Once past the entry and bookstore, the museum’s industrial heritage once again looms in the shape of an old boiler room that was in its day fed by the Bisenzio River, a tributary of the Arno.

The Bisenzio was said to run red, green or blue depending on the colours of the dyes used on any given day.

Next comes a large dimly lit exhibition space dedicated to the museum’s historical textile collection. It’s dimly lit for a reason: many of the brocaded garments, dating from the 17th century, are as delicate as insect wings.

Space is also dedicated to the long practice of recycling wool in Prato. This theme continues when I visit a recycled fabric company called Goritex on the town’s outskirts to observe the process.

Some of the machinery at Goritex works on the same principles as the antique gizmos in the museum, though the scale is much grander today, and the quality of the fabric naturally much reduced.

Strolling  back  to the centre of town, I pass an imposing 13th-century castle built in pale tones for the Holy Roman Emperor Frederick II.
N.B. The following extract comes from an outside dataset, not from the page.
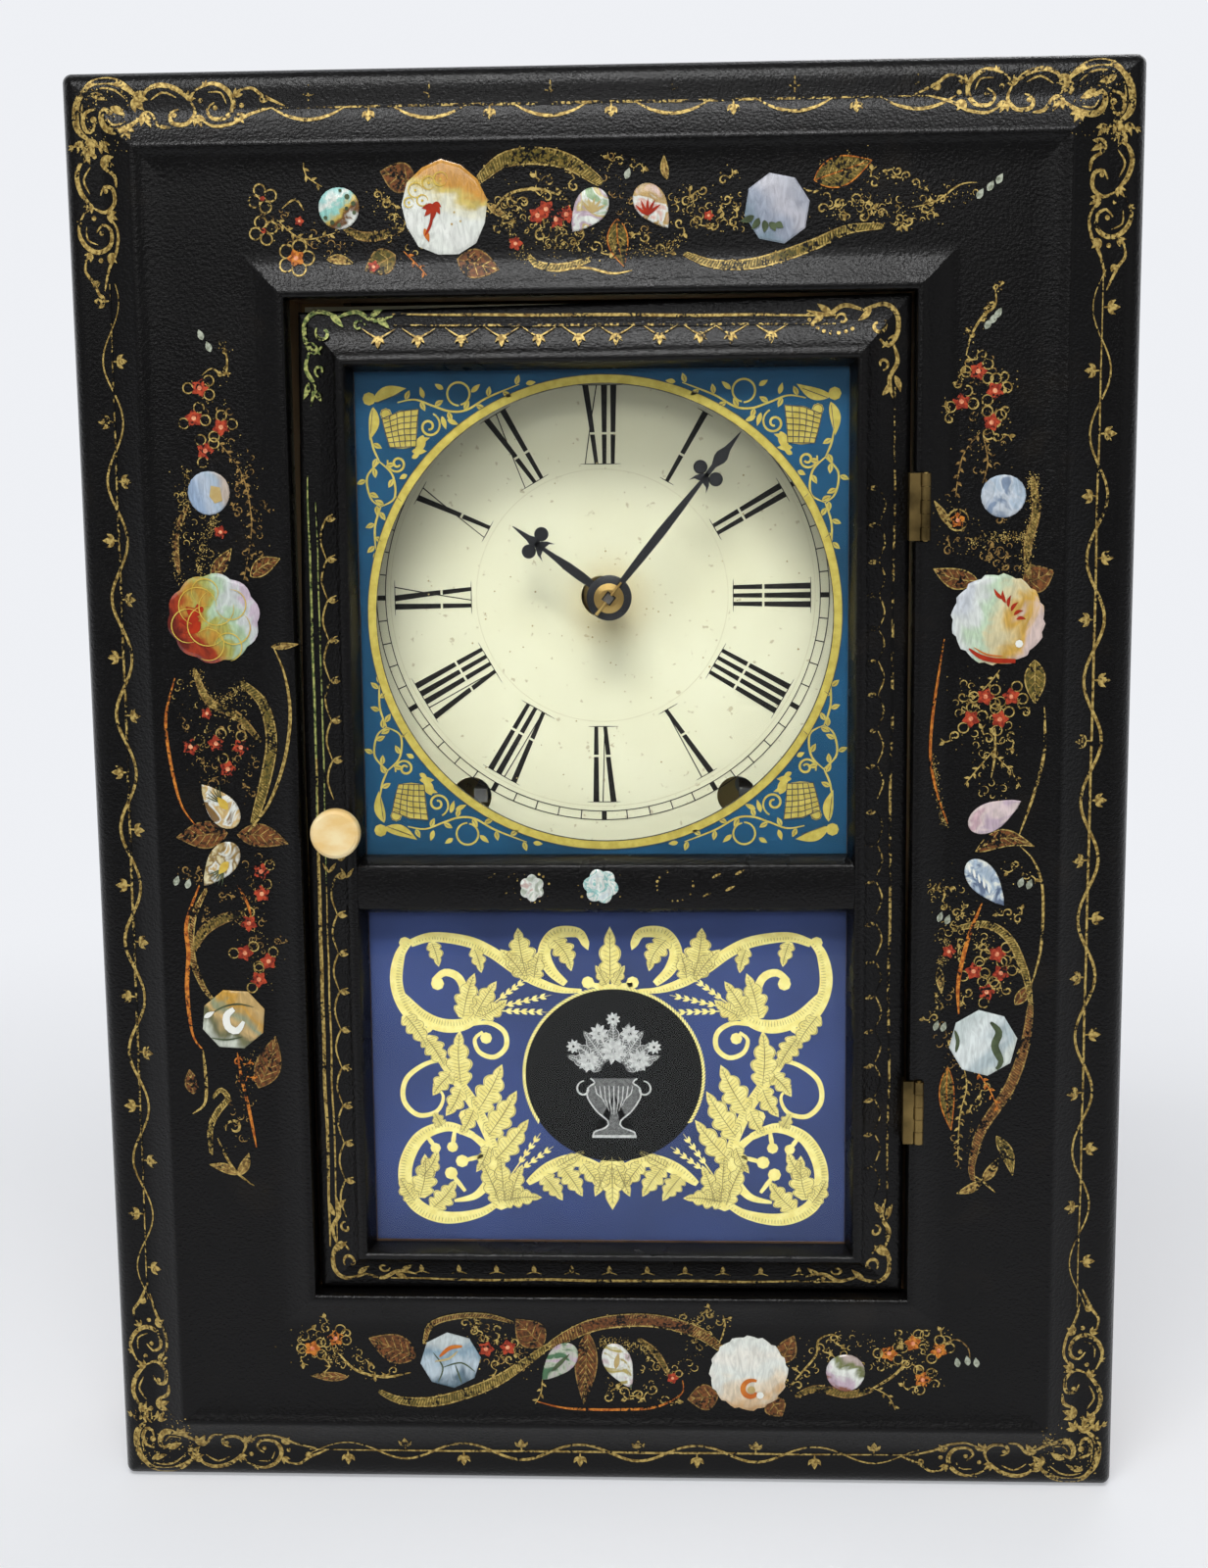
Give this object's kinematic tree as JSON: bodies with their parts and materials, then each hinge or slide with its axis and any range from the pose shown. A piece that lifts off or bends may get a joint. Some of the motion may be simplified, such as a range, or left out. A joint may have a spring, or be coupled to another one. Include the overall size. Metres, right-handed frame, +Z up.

There’s a reason this squat Swabian style “Emperor Castle”, as it’s known, looks a little out of place in Tuscany.

Frederick, a lover of art, science and architecture – a renaissance man before the Renaissance – built a string of these redoubts in and around Bari. They are more typically Puglian than Tuscan.

Prato’s centrally located Palazzo Pretorio Museum, housed in a medieval tower offering views from its top floor of the city and Monferrato hills beyond, has works by Fra Filippo Lippi at its core.

One of the museum’s treasures, Lippi’s Adoration of Child with St Vincent Ferrer, features – in the guise of the Virgin Mary, no less – the young nun he seduced and eventually married. Her name was Lucrezia Buti.

The 16th-century art historian Giorgio Vasari reports that Lippi, though a monk, was unable to master his “bestial desires”.

Struck by Lucrezia’s “grace and bearing”, he convinced the local nuns of Santa Margherita to offer her as a model in a work he was completing for them. One thing led to another and Lucrezia within a year bore Lippi a male child, Filippino (little Filippo) Lippi, who, Vasari writes, “became, like his father, a most excellent and famous painter”.

The most important paintings of the grand Prato cathedral are part of a fresco cycle by Lippi and assistants titled Stories of St Stephen and John the Baptist.

The Prato Textile Museum, Tuscany.
The Prato Textile Museum, Tuscany.

And within this cycle the most enthralling scene is Salome’s Last Dance. Herod’s shimmying temptress, with her billowing veil drapery, was modelled by the former nun Lucrezia Buti. Adding to the intrigue is a company of ghostly figures that only emerged in 2001 after the painting was cleaned, as they’d been painted over by the artist.

Another source of the city’s wealth in the Renaissance lies in the girdle of the Virgin Mary. Secreted away in the cathedral’s reliquary, it’s revealed five times annually – once on September 8, the Virgin’s birthday – to pilgrims crowding the square outside for a glimpse of the blessed chastity belt. There’s even a special ­Donatello-carved outside pulpit for the ceremony.

At the moment of her Assumption Mary is said to have undone her belt and, for reasons known only to her, dropped it at the feet of the perennially sceptical “doubting” St Thomas. Prato’s possession of the mythical belt brought it fame and wealth, and, perhaps not surprisingly, the Pretorio Museum has a version of the gifting of the belt scene painted by Filippo Lippi.

Prato in Tuscany, Italy.
Prato in Tuscany, Italy.

A delicious layer of irony is added by the likely presence of Lippi’s lover as the model for Saint Margaret, who is shown presenting a nun to the Virgin.

Afterwards, craving something a little fortifying after hours on my feet and many ancient intrigues, I opt for a local specialty, sedano alla pratese – celery filled with a ragu (or Bolognese) sauce – and it comes with a starter of chicken liver crostini. It’s good – very good in that heavy Tuscan way. Next time – and I’ll be back – I might take the advice of my Florentine chums and give the local Cantonese joints a try.

In the know

The Prato Textile Museum is on Via Puccetti; open Tuesday to Sunday. Adults €10 ( $16.50).

cittadiprato.it

The Palazzo Pretorio Museum is on Piazza del Commune; open Wednesday to Monday. Adults €10.